Some other IMP modules provide the basic building blocks needed to construct a protocol, such as the core module that provides functionality including harmonic restraints, point-like and spherical particles, and basic optimizers, and the atom module that provides atom-like particles, a molecular dynamics optimizer, etc. Other modules provide support for specific types of experimental data or specialized optimizers, such as the em module that supports electron microscopy data, and the domino module that provides an inference-based divide-and-conquer optimizer. IMP is designed so that it is easy to add a new module; for example, a developer working on incorporating data from a new experimental technique may add a new IMP module that translates the data from this technique into spatial restraints.
IMP is primarily implemented in C++ for speed; however, each of the classes is wrapped so that it can also be used from Python. A protocol can thus be developed from scratch by simply writing a Python script. As an example, we will first look at the script simple.py
:
In the first part of the script, the IMP kernel and the algebra and core modules are loaded, as regular Python modules. We then proceed to set up the representation of the system, using the Model and Particle classes defined in the kernel. The Model class represents the entire system, and keeps track of all the Particles, Restraints, and links between them. As mentioned earlier, the Particle class is a flexible container, but here we give the two Particles (p1 and p2) point-like attributes using the XYZ class defined in the core module. This XYZ class is known as a 'decorator'; it does not create a new Particle, but merely presents a new interface to an existing Particle, in this case a point-like one. (Multiple decorators can be applied to a single Particle; for example, an atom-like Particle could be treated like a point, a sphere, an electrically charged particle, or an atom.) We can then treat each Particle like a point using methods in the XYZ class, here setting the x, y, and z coordinates to a provided vector.
In the second part, we set up the scoring of the system. We add two restraints to the Model, one of which harmonically restrains p1 to the origin and the other of which restrains p1 and p2 to be distance 5.0 apart. (IMP does not enforce any units of distance; however, some physical optimizers, such as molecular dynamics, expect distances to be in angstroms.) Note that the core module provides suitable building block restraints for this purpose.
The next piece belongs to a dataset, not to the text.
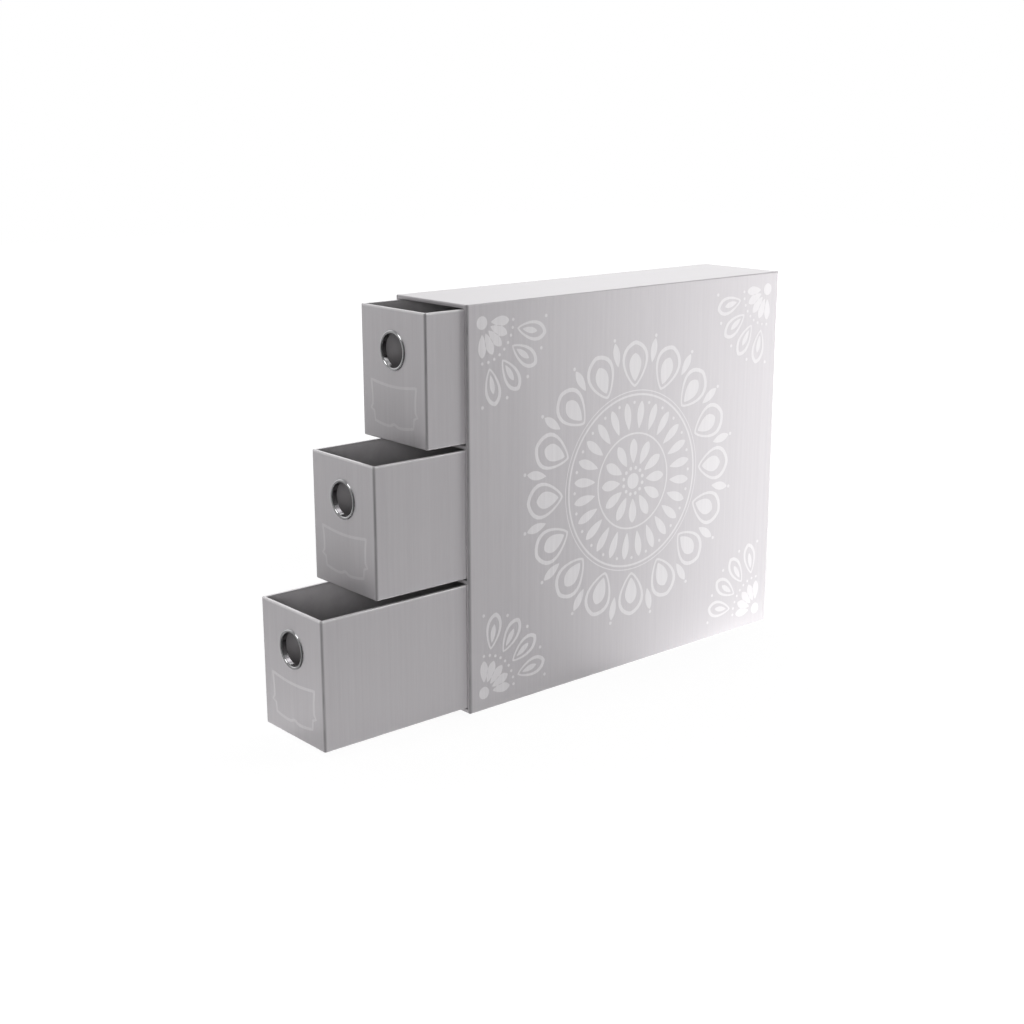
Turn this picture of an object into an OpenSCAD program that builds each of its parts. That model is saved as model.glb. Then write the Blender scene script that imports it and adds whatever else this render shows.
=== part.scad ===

In the first case, we use the SingletonRestraint class that creates a restraint on a single particle (p1). It delegates the task of actually scoring the particle, however, to another class called SingletonScore that is simply given the Particle and asked for its score. In this example, we use a type of SingletonScore called a DistanceToSingletonScore that calculates the Cartesian distance between the point-like Particle and a fixed point (in this case the origin), and again delegates the task of scoring the distance to another class, a UnaryFunction. In this case, the UnaryFunction is a simple harmonic function with a mean of zero. Thus, the Particle p1 is harmonically restrained to be at the origin. The second restraint is set up similarly; however, in this case the restraints and scores act on a pair of particles. This building block functionality makes it easy to add a new type of restraint; for example, to implement a van der Waals potential it is only necessary to provide a suitable PairScore that scores a single pair of particles; the functionality for efficiently enumerating all pairs of such particles is already provided in IMP.
Finally, in the third part of the script, we tell IMP that it can move the two point-like particles, and to build a system configuration that is consistent with all the restraints. In this example, a simple conjugate gradients optimization is used.
The script is a regular Python script. Thus, provided that both IMP and Python are installed, it can be run on any machine, by typing on a command line, in the same directory as the script:
python simple.py
The script will run the optimization, printing IMP log messages as it goes, and finally print the coordinates of the optimized particles.
IMP is designed such that the C++ and Python interfaces are similar to use. Thus, IMP applications or protocols can be constructed either in C++ or in Python, and new IMP functionality (for example, new types of Restraint) can be implemented in either language. For a comparison, please inspect the simple.cpp
file below. This file implements the same protocol as the first part of simple.py
but uses the IMP C++ classes rather than their Python equivalents. The two programs are very similar; the only differences are in the language syntax (eg, the Python 'import IMP.algebra
' translates to '#include <IMP/algebra.h>
' in C++) and in memory handling (Python handles memory automatically; in C++, memory handling must be done explicitly by using the IMP::base::Pointer class or the IMP_NEW macro, which adds reference counting to automatically clean up after IMP objects when they are no longer in use).